Consider what Jesus says in our Gospel: “Give, and it will be given to you, good measure, pressed down, shaken together, running over, they will pour into your lap. For by your standard of measure it will be measured to you in return.” This is not to say that you earn God’s generosity by being generous, or that your reward is in proportion to what you have given others. God’s gifts are so much more abundant than what you have earned or deserved--his mercy so surpasses your mercy, your faith, even your expectations—that nothing you could do would even approach it.

It’s as if your neighbor came to you and asked for a cup of flour. Suppose you carelessly scooped it out of the flour-bin, just loose flour from off the top, barely enough to fill the cup. Then suppose your neighbor repaid you with the same cup of flour, shaken and pressed and overflowing, so that it puffed all over your shirt. Even so, you end up with more flour in the jar than you had before. In the same way, God repays you so much more than you have spent, that the words, “by your standard of measure,” are an understatement!

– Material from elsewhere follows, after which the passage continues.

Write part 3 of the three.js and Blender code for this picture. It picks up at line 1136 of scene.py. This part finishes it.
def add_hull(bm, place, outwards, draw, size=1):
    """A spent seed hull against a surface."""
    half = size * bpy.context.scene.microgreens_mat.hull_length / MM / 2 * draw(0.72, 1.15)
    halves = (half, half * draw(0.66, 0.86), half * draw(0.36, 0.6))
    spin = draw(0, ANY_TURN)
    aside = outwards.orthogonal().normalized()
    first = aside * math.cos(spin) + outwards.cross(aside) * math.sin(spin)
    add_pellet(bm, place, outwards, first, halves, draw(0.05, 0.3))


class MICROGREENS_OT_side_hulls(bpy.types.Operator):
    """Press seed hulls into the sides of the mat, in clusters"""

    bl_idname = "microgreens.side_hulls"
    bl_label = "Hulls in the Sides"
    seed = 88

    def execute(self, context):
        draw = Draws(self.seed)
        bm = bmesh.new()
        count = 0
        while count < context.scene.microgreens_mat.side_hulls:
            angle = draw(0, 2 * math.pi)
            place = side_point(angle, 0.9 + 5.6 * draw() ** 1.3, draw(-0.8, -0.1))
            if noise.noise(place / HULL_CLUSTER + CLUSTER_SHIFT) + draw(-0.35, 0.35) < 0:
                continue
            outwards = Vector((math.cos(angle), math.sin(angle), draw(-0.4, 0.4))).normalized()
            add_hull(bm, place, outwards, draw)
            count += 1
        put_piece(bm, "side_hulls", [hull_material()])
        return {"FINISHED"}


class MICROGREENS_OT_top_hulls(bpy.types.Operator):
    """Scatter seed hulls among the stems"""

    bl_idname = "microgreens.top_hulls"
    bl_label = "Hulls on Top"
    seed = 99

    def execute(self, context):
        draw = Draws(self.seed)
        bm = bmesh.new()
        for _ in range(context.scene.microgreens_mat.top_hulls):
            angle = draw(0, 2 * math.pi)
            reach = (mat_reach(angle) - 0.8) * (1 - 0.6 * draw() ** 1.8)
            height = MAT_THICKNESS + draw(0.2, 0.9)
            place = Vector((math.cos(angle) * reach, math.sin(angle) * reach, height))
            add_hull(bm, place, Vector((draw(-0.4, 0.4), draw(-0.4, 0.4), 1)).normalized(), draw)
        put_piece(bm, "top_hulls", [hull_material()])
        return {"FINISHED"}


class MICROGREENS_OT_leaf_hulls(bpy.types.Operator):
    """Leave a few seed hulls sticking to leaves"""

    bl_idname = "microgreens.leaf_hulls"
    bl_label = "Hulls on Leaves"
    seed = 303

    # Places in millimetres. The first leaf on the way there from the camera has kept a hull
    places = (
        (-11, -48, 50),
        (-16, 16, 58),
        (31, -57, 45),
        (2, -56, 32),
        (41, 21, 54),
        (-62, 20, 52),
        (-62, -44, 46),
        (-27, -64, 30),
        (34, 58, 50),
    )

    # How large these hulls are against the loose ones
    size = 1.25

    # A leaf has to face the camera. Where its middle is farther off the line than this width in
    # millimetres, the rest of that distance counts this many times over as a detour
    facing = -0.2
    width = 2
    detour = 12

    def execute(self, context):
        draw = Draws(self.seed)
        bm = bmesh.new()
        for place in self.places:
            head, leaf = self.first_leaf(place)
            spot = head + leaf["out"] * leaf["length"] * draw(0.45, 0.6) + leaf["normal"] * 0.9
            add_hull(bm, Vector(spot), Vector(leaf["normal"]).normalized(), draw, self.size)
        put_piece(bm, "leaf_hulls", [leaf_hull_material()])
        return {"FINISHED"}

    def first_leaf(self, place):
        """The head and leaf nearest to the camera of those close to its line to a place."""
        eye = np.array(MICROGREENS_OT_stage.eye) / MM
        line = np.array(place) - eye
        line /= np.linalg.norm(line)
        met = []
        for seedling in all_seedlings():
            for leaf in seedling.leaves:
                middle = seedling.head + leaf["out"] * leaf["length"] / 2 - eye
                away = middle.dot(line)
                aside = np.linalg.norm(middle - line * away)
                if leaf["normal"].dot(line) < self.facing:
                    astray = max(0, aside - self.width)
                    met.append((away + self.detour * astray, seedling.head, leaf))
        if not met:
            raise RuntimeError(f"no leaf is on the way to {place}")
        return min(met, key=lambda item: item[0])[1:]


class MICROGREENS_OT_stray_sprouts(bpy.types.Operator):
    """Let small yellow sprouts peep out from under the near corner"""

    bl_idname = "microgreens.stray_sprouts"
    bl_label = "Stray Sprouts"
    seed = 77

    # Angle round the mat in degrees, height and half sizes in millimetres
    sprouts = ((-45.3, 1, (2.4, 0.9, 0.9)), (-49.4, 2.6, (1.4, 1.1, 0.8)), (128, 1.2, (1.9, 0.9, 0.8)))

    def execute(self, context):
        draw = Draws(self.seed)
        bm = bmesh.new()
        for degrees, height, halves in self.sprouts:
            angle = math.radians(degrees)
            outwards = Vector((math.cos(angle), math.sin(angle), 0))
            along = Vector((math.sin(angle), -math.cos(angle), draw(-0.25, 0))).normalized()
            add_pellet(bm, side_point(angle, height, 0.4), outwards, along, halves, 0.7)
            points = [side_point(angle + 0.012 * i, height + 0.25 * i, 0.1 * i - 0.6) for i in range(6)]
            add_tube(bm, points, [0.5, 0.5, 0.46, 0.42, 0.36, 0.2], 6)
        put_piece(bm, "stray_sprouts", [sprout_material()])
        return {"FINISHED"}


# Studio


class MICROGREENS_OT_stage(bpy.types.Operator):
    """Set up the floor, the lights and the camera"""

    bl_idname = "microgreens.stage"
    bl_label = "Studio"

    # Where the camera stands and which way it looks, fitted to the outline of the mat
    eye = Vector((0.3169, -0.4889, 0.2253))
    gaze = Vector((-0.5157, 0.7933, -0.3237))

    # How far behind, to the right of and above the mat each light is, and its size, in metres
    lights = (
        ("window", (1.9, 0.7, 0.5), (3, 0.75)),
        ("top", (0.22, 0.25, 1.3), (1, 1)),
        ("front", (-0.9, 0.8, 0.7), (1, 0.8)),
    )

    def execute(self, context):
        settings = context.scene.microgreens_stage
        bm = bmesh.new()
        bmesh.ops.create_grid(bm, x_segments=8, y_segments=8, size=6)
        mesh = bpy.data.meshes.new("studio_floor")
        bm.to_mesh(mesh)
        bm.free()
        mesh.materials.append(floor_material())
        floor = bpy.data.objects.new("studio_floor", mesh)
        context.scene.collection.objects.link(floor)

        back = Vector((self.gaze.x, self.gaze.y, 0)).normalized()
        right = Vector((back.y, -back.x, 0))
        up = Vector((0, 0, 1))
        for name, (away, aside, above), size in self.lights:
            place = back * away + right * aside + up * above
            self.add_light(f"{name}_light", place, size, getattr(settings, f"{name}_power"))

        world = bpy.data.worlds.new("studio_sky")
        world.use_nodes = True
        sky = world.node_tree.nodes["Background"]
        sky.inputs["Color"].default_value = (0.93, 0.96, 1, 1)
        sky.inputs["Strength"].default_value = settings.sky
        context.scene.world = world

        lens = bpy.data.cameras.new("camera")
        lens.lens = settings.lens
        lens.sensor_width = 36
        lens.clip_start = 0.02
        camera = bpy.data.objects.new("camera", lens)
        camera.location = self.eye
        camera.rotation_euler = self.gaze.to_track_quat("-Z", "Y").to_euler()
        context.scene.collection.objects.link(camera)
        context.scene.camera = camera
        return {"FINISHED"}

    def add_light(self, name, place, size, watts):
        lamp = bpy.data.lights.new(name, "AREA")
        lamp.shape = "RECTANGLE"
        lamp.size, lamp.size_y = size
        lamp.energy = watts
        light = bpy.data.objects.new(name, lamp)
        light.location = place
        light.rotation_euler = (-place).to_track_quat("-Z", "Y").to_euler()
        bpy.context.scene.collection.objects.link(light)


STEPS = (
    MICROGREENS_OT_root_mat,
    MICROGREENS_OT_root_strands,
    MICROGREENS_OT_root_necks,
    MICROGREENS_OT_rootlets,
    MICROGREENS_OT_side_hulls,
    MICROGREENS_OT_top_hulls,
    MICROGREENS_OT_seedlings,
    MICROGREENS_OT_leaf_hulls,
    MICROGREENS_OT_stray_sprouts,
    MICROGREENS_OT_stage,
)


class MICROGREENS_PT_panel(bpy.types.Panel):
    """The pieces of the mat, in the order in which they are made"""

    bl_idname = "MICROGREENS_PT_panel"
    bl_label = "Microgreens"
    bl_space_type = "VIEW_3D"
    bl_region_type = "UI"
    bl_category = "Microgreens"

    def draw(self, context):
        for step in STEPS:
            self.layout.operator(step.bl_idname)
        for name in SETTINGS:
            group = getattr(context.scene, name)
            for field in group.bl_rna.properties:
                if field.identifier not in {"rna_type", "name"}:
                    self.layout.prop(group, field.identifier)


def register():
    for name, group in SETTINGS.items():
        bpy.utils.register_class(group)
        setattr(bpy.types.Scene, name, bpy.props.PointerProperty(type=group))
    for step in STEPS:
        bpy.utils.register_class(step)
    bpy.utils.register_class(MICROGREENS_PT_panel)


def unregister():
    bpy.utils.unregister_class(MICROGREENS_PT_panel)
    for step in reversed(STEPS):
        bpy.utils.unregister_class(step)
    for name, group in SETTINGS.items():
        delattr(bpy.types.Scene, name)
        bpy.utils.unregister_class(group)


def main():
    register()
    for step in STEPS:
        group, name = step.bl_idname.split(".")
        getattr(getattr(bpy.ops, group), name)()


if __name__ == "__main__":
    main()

No, it is not what you’ve earned. What you’ve earned, O sinner, is no reward at all – no heaven, no forgiveness, no blessing of any kind. All your good works together cannot make up for that. But by grace, God regards you as righteous and holy, on account of Jesus. And by grace, he is pleased by your good works – much more pleased than they deserve. So, as you are merciful, God is merciful to you. As you measure, so it will be measured back to you. If you operate on the basis of merits and deserts, you are rewarded likewise; if you only think of giving your neighbors what they deserve, then think on what you deserve, and beware! But if you deal with them graciously, mercifully, without concern for your rights or advantage, abundantly, regardless of what they deserve – then God will so deal with you. It’s a matter of where your faith is: your works, or God’s grace in Christ. Where do you put your trust? Which religion is lived out in your works?

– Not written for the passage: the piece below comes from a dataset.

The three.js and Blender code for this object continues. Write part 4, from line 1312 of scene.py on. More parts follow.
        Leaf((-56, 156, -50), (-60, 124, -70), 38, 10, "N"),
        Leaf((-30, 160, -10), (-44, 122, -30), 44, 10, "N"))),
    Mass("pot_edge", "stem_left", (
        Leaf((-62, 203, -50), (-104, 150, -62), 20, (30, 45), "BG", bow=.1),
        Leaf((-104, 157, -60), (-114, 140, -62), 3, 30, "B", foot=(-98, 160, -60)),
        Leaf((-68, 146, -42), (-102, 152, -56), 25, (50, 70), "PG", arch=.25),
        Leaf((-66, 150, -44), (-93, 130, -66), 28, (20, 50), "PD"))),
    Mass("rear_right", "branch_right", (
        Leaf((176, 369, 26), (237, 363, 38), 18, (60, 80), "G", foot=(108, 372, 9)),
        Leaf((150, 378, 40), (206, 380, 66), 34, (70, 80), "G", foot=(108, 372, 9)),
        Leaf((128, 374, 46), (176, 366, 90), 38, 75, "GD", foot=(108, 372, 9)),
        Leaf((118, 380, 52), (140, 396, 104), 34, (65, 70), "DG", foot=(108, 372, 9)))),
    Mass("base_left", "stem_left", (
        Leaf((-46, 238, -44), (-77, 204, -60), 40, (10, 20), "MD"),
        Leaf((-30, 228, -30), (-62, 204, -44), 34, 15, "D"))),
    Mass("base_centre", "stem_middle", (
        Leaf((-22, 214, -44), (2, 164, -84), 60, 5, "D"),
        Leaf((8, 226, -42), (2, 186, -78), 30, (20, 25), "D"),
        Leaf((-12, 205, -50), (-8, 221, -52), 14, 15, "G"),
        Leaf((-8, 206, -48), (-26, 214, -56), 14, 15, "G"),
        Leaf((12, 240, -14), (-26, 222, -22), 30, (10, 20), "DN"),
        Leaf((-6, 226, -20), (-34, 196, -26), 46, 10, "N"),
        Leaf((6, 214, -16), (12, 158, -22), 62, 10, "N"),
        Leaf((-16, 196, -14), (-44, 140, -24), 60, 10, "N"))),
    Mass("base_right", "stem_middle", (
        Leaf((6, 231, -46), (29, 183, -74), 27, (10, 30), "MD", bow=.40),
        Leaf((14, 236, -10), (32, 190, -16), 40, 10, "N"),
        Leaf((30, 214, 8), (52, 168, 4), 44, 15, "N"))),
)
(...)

So God forgives us as we forgive others. But it goes the other way, too. For you learn mercy in the school of God’s mercy. You can only forgive, you can only love, you can only show mercy to another, if you know God’s love and mercy toward you. As John wrote, “We love, because he has first loved us.” Or consider these three parables of Jesus. “A blind man cannot guide a blind man, can he? Will they not both fall into a pit?” Can you lead anyone to God’s mercy if you haven’t tasted it? If you don’t have the righteousness of faith in Christ, but some other (false) righteousness, can you lead anyone to the true righteousness? Or won’t you both fall into the pit? Being unrepentant yourself, do you dare call another to repentance? “You hypocrite, first take the log out of your own eye, then you can see to take out the speck that is in your brother’s eye!”

Is a pupil above his teacher? No. Christ bestows God’s mercy on us to teach us also to be merciful. He ate with sinners and tax collectors; he did not seek those who were rich in things and righteous in their own eyes. He treated the sick and lame and unclean, not those who had no need of a physician. He sought the lost sheep, sinners and outcasts crying for mercy. He was a stumbling block to the “chosen people.” He had no creature comforts, no home or hearth or even a pillow; he went hungry, he was tempted, he sorrowed, he was harassed and persecuted; he touched the untouchable, he held discourse with the unworthy. He became sin for us, a byword, a living horror. He suffered and died for us; and even up to now he chooses the base, foolish things of this world to put to shame all that glistens and shines.

Are we greater than Jesus? Do we know better how to make disciples? Do we dare teach another religion, like today’s apostles of health and wealth? Certainly not, unless we are fully trained and perfect, like our master. And we are certainly not like him if we do not understand God’s mercy and put it into effect. We certainly are not like him if we are not prepared even to suffer and go without and seek the lost and even die, if need be, for the sake of God’s mercy.

Have you met the conditions of God’s mercy? Have you forgiven others, that he should forgive you? Have you been merciful to others, that he should be merciful to you? As I ask myself these questions, an awful feeling gnaws at me. You also should be pierced with the knowledge that you don’t stack up. But fear not; Christ has met these conditions for us, and he has done God’s merciful acts to us. As we live by faith in Him, we not only learn to follow his example – but we also receive the mercies of God through faith. We receive the rewards of being merciful, which only He earned. We receive the promises of God’s mercy without earning them, because Jesus earned them for us.

This School of Mercy is not the kind of school you ever graduate from in this life. Much less do you have to go your whole life on one or two quick lessons or crash courses. We have more than a historical record of God’s mercy played out once in time; more, even, than just a one-time “conversion experience” or baptismal encounter with God’s mercy. Such lessons would fade and dull with time, they would mean less and less to us personally, and soon we would forget God’s mercy entirely. No, God is continuously showing mercy to us. He is always bringing Christ to us, through the preaching and teaching of the Gospel, through the forgiveness of sins, and through the living witness of Scripture. In the Sacrament Christ’s body and blood feed us today with the very substance of God’s mercy.

Yes, sisters and brothers, we have an ongoing School of Mercy here, ever teaching the same lesson: that God is gracious to us purely for Jesus’ sake. Our constant and daily battle with sin always reminds us how deep and undeserved that mercy must be. This ever-flowing fountain of mercy constantly refreshes us. God’s mercy toward us teaches us to show mercy toward others. It’s not like learning to be parents from the way our parents brought us up. A child’s memory is selective, his perspective is flawed, and years will pass before he becomes a parent himself. But as children of God, learning to bring more children into God’s family, we are constantly refreshed, strengthened, and improved by his mercies toward us, constantly unfolded to us in Word and Sacrament, in our daily walk of repentance and faith, and in our edifying fellowship together as members of him. May the mercies of God fill you and pour out in ever greater measure, until the final revealing of his glory in everlasting life. Amen.